I was eighteen the morning a police officer leaned into my face and asked if I had ever been arrested.

It was a Thursday in late fall, air sharp enough to sting my lungs as I sprinted up the subway steps toward the arriving train. I was an after-school counselor then, juggling psychology classes and paychecks, proud I was never late. My life ran on exact minutes. That morning my timing was perfect—until it wasn’t.

I swiped my MetroCard in one practiced motion, tossed it back into my bag, and pushed through the turnstile. I never saw it slip out. All I heard was the train above me and my own footsteps pounding to catch it. Halfway to the stairs, two officers materialized like a wall.

One stepped so close I felt the burst of air from his coat.

“Have you ever been arrested before?” he barked, voice ricocheting off the tiles.

My body stopped before my mind did. Throat closed. Eyes watered instantly. A single, ridiculous thought flashed: Maybe he has the wrong girl. Then another, colder: Am I about to be arrested for something I don’t even know I did? My hands jerked as if already bracing for cuffs.

He was close enough that I smelled stale coffee on his breath. His hand hovered near his holster. The station shrank to the inches between us.

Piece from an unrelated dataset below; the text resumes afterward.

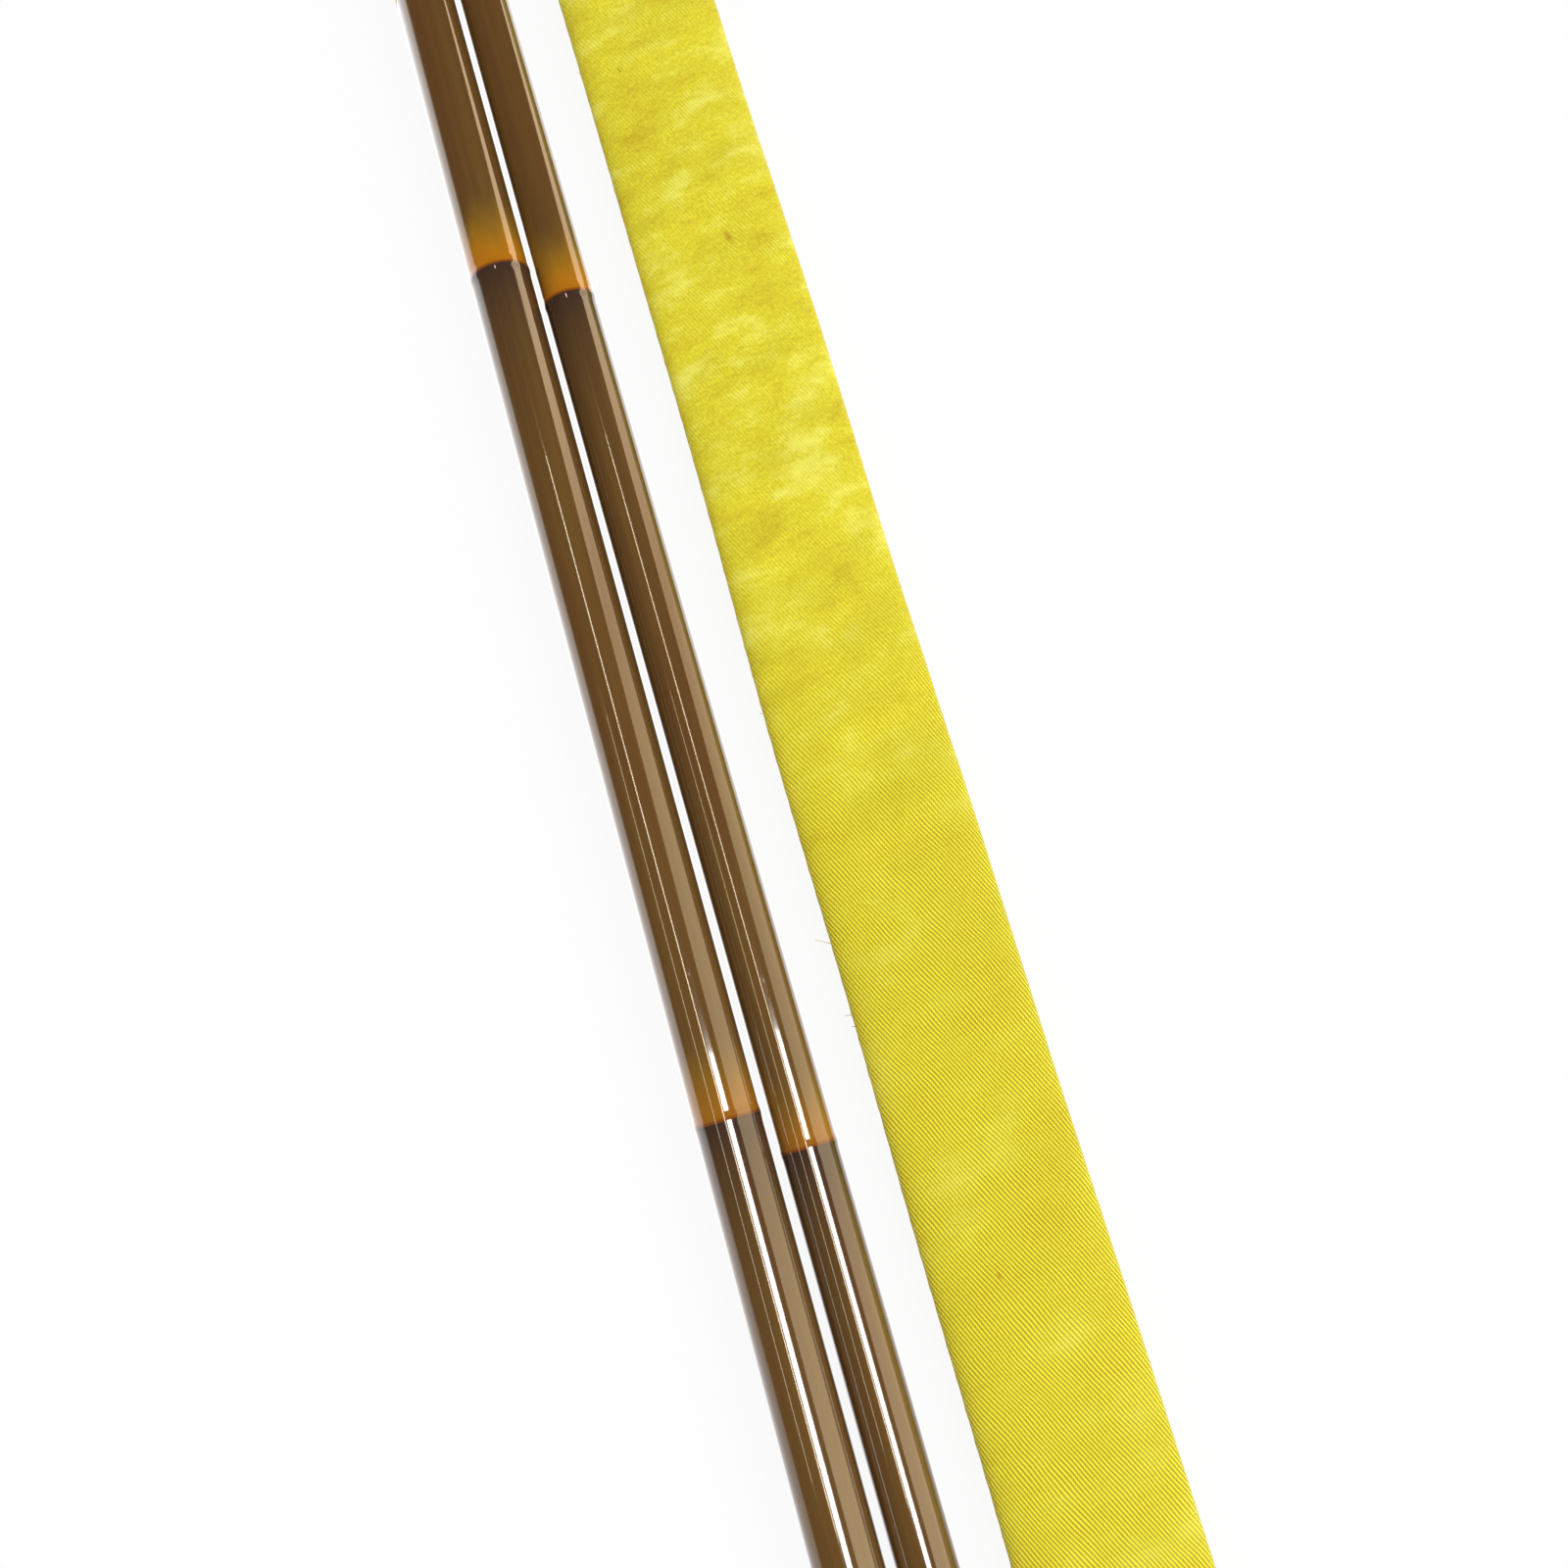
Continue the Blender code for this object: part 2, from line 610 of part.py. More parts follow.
def skin(name, sections, parent, finish, closed=False):
    """Joins a row of sections, each a station and its outline, and caps its ends unless the row closes on itself."""
    bm = bmesh.new()
    rings = [[bm.verts.new((x, station, z)) for x, z in outline] for station, outline in sections]
    followers = rings[1:] + rings[:1] if closed else rings[1:]
    for ring, following in zip(rings, followers):
        for index in range(len(ring)):
            after = (index + 1) % len(ring)
            bm.faces.new((ring[index], ring[after], following[after], following[index]))
    if not closed:
        bm.faces.new(rings[0])
        bm.faces.new(rings[-1])
    return add_mesh(name, bm, parent, finish)


def build_bag(parent):
    """The cloth sleeve lying flat: an open-mouthed body, a hem round its mouth and a tie tab."""
    width = taper(0, BAG_LENGTH, BAG_FOOT_WIDTH, BAG_MOUTH_WIDTH)
    hem_start = BAG_LENGTH - HEM_LENGTH
    mouth = hem_start - FIT_GAP
    inside_start = BAG_FOOT_SLOPE + BAG_CLOTH

    def outside(station, height):
        return station, flattened_section(width(station), height)

    def inside(station, cloth):
        return station, flattened_section(width(station) - 2 * cloth, BAG_HEIGHT - 2 * cloth, cloth)

    body = [
        outside(0, BAG_FOOT_HEIGHT),
        outside(BAG_FOOT_SLOPE * 0.4, (BAG_FOOT_HEIGHT + BAG_HEIGHT) / 2),
        outside(BAG_FOOT_SLOPE, BAG_HEIGHT),
        outside(mouth, BAG_HEIGHT),
        inside(mouth, BAG_CLOTH),
        inside(inside_start, BAG_CLOTH),
    ]
    skin("bag_sleeve", body, parent, yellow_twill())

    def hem_outside(station):
        return station, flattened_section(width(station) + 2 * HEM_STAND, BAG_HEIGHT + HEM_STAND)

    hem = [
        hem_outside(hem_start),
        hem_outside(BAG_LENGTH),
        inside(BAG_LENGTH, BAG_CLOTH),
        inside(hem_start, BAG_CLOTH),
    ]
    skin("bag_hem", hem, parent, yellow_twill(), closed=True)

    tab_bottom = BAG_HEIGHT + FIT_GAP
    tab_end = BAG_LENGTH - TAB_FROM_MOUTH
    half = TAB_WIDTH / 2
    bm = bmesh.new()
    corners = [(-half, tab_end - TAB_LENGTH), (half, tab_end - TAB_LENGTH), (half, tab_end), (-half, tab_end)]
    base = bm.faces.new([bm.verts.new((x, y, tab_bottom)) for x, y in corners])
    raised = bmesh.ops.extrude_face_region(bm, geom=[base])
    lifted = [item for item in raised["geom"] if isinstance(item, bmesh.types.BMVert)]
    bmesh.ops.translate(bm, verts=lifted, vec=(0, 0, TAB_THICKNESS))
    add_mesh("bag_tie_tab", bm, parent, tab_leather())


def clear_scene():
    for item in list(bpy.data.objects):
        bpy.data.objects.remove(item, do_unlink=True)


def centre_on_origin(root):
    """Moves the set so that the middle of its base is the origin."""
    bpy.context.view_layer.update()
    corners = [
        piece.matrix_world @ vertex.co
        for piece in bpy.data.objects if piece.type == "MESH"
        for vertex in piece.data.vertices
    ]
    low = Vector(min(corner[axis] for corner in corners) for axis in range(3))
    high = Vector(max(corner[axis] for corner in corners) for axis in range(3))
    root.location -= Vector(((low.x + high.x) / 2, (low.y + high.y) / 2, low.z))


def build():
    clear_scene()
    root = add_empty("rod_set", None)

    butt_frame = add_empty("butt_frame", root)
    butt_outline = build_butt_section(butt_frame)
    butt_outline += build_plug("butt", butt_frame, TUBE_LENGTH, BUTT_MOUTH_RADIUS, BUTT_BORE)
    rear, front = resting_line(butt_outline, TUBE_LENGTH / 2)
    tilt, height = lay_down(rear, front)
    butt_frame.location = (0, 0, height)
    butt_frame.rotation_euler = Euler((tilt, 0, 0))

    fourth_frame = add_empty("fourth_frame", root)
    build_fourth_section(fourth_frame)
    fourth_outline = build_spigot_cap(fourth_frame)
    fourth_outline += build_plug("fourth", fourth_frame, TUBE_LENGTH, FOURTH_MOUTH_RADIUS, FOURTH_BORE)
    rear, front = resting_line(fourth_outline, TUBE_LENGTH / 2)
    tilt, height = lay_down(rear, front)

    # The two tubes nearly touch at the grip's palm and at the knobs
    palm_radius = grip_radius(GRIP_PALM_AT, CORE_WALL_PALM)
    palm_spacing = palm_radius + TUBE_GAP + max(spigot_cap_radius(), FOURTH_RADIUS)
    knob_spacing = BUTT_MOUTH_RADIUS + FOURTH_MOUTH_RADIUS + 2 * SEATED_STAND + TUBE_GAP
    skew = atan((palm_spacing - knob_spacing) / (TUBE_LENGTH - GRIP_PALM_AT))
    rear_spacing = palm_spacing + (palm_spacing - knob_spacing) * GRIP_PALM_AT / (TUBE_LENGTH - GRIP_PALM_AT)
    fourth_frame.location = (rear_spacing, 0, height)
    fourth_frame.rotation_euler = Euler((tilt, 0, skew))

    build_inner_sections(butt_frame, fourth_frame)

    # The sleeve's left edge runs parallel to the butt tube
    bag_skew = atan((BAG_FOOT_WIDTH - BAG_MOUTH_WIDTH) / 2 / BAG_LENGTH)
    bag_edge = rear_spacing + spigot_cap_radius() + BAG_GAP
    bag_start = (CLOSED_LENGTH - BAG_LENGTH) / 2
    bag_frame = add_empty("bag_frame", root, (bag_edge + BAG_FOOT_WIDTH / 2, bag_start, 0), (0, 0, bag_skew))
    build_bag(bag_frame)

    centre_on_origin(root)


build()
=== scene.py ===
"""How a stowed pole rod and its cloth sleeve look: lacquer, bindings, wound grip, twill, studio.

Every size comes from the frame. Turned pieces are read from it as an axis and an outline, and are
turned again, finer. The sleeve is sewn over the space that its solid holds. Metres, +Z up, and the
rod runs along Y with its mouth at +Y.
"""

import json
import random
from math import cos, exp, floor, pi, radians, sin, sqrt

import bmesh
import bpy
import numpy as np
from bpy.props import FloatProperty, FloatVectorProperty, IntProperty, PointerProperty
from mathutils import Matrix, Vector


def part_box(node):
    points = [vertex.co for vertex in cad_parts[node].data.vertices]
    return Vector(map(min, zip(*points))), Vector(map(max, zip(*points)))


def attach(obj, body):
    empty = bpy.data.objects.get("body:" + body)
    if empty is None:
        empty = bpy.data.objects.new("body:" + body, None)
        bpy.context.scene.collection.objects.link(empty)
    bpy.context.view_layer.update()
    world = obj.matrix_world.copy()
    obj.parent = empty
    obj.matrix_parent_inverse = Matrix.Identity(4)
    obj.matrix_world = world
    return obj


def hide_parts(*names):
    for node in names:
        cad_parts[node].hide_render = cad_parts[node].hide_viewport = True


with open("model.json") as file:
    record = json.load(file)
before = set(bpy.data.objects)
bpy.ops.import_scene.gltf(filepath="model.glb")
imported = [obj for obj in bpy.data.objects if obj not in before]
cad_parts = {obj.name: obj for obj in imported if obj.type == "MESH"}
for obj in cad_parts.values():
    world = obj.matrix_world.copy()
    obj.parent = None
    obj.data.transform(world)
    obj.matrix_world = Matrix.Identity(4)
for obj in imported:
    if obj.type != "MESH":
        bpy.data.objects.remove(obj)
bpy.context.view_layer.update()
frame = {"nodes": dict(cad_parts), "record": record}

bl_info = {
    "name": "Stowed pole rod",
    "version": (1, 0, 0),
    "blender": (4, 5, 0),
    "location": "View3D > Sidebar > Pole rod",
    "description": "Finishes a stowed pole rod and its cloth sleeve, and lights them for a picture",
    "category": "Object",
}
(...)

I reached for my phone—instinct, to call my mother, to prove I existed outside this moment—but his voice cracked like a whip.

“Put the phone away!”

The command hit harder than any touch. My chest seized. Tears spilled. The staircase behind him blurred into gray concrete and sickly light. I stood there, eighteen, college student, children waiting for me upstairs, and understood for the first time how fast innocence can be mistaken for guilt.

My heart slammed so hard I heard it in my ears. Every swallow felt like choking. I could sense commuters behind me—paused, watching, then looking away. Their silence pressed against my back like heat.

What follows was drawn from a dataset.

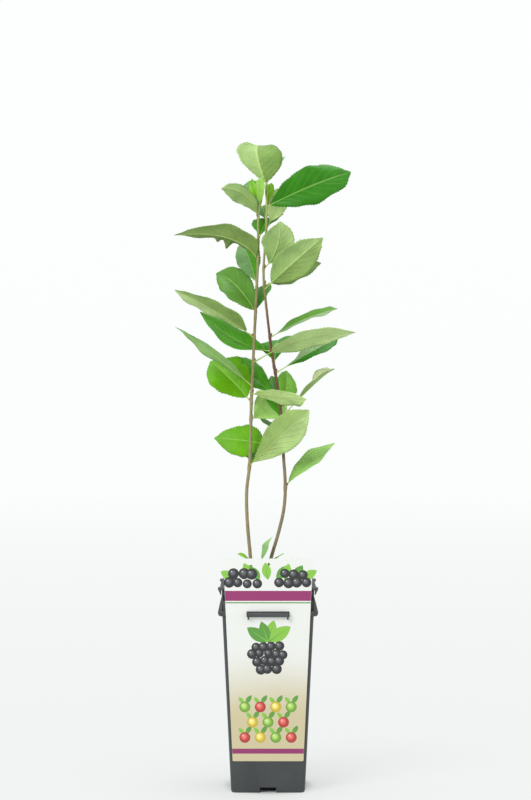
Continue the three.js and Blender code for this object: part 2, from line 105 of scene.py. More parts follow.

I tried to explain. The words tangled. He cut me off.

“Keep your hands where I can see them. I’m not telling you again.” His tone carried the promise that next time he would not ask.

I froze, palms open at my sides like a suspect. Tears ran hot down my cheeks. I wiped them with my sleeve and he snapped again.

“Hands out!”

A janitor near the token booth stopped sweeping. He saw me crying. “Leave her alone,” he said quietly, then louder: “She’s just a kid.” The officer spun toward him.

“Mind your business.”

The janitor’s mouth shut. His momentary courage collapsed under the weight of a badge.

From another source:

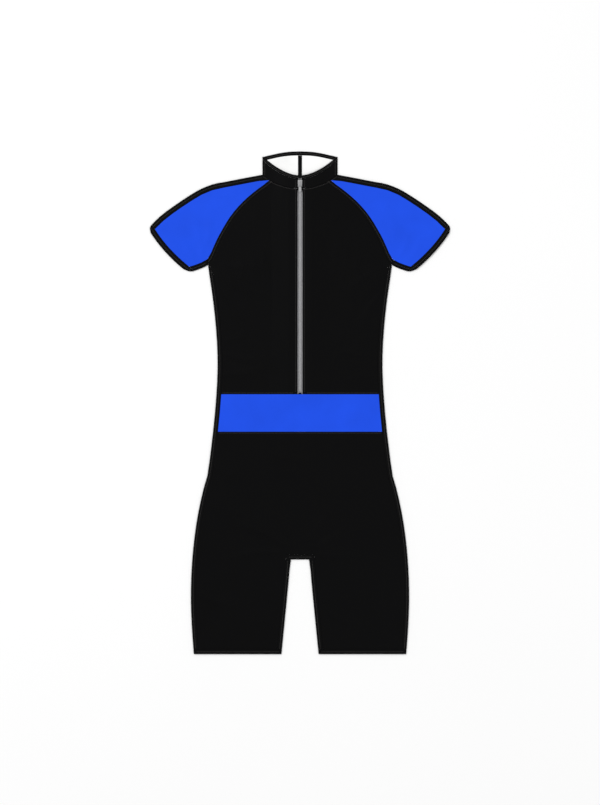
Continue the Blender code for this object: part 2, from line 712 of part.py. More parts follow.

The second officer watched everything with flat eyes. No surprise, no discomfort, no intervention. Just indifference. That frightened me most.

Then the question came again, louder, closer.

“Why’d you throw the card on the floor? Trying to get away with something?” I shook my head, voice barely a whisper.

“I didn’t know it fell. I was rushing to work—” He exhaled through his nose, disgusted. “You people are always doing stuff like this.” There it was.

Two words that rearranged the morning, the station, my entire understanding of the world. Heat flooded my face. My stomach hollowed. I wasn’t a person anymore; I was a category.

“Give me your ID.”

My fingers shook so badly the card fluttered when I handed it over. He snatched it, turned his back, ran my name. Radios crackled. Casual.

I stood alone in the middle of the station, crying openly, while strangers pretended not to see. When they turned back, the second officer shrugged.

“It’s clean.”

Hope flickered—stupid, childish hope.

The first officer stared at me like I was dirt he couldn’t quite scrape off his shoe. “What do you want to do?” his partner asked.

“Give her a ticket.”

Fifty dollars. For an accident. For existing.

He filled it out slowly, as if savoring the paperwork. When he handed it over, his fingers were steady. Mine were not.

They walked away without another word.

I didn’t go upstairs. Didn’t go to work. Just stood there until the shaking slowed and the station emptied around me.

Later, at home, I sat on the edge of my bed still wearing my coat, the summons folded so many times it was soft as cloth. The apartment was silent, but I could still hear his voice looping:

Have you ever been arrested? You people.

Give her a ticket.

I had followed every rule my whole life. Good grades, early assignments, polite answers, visible hands. None of it had mattered.

That morning, childhood ended—not with a birthday or a diploma, but with the realization that innocence is not armor.

The body remembers what the mind tries to file away. For years afterward, my hands rose instinctively when police passed. My shoulders tightened at raised voices. The metallic screech of a train could still jolt my throat closed.

I never told many people. The story felt too raw, too humiliating—being publicly reduced while everyone watched and did nothing.

But the truth settled in my bones anyway.

Sometimes the world decides who you are before you open your mouth. Sometimes the only response left is to keep living in a way that proves it wrong.

I still watch, now, when I see a young Brown girl rushing somewhere important, hands full, eyes down, trying so hard to be good in a world that doesn’t always return the favor.

I don’t intervene.

I just hope she never has to learn what I learned that morning:

That the moment you need protection most can be the moment you realize you’re standing in front of someone who has already decided you are less.

And that some lessons, once taught, can never be unlearned. Only carried.

S. L. Reyes is a writer based in New York. Her work explores identity, perception, and lived experience. She is currently working on a memoir.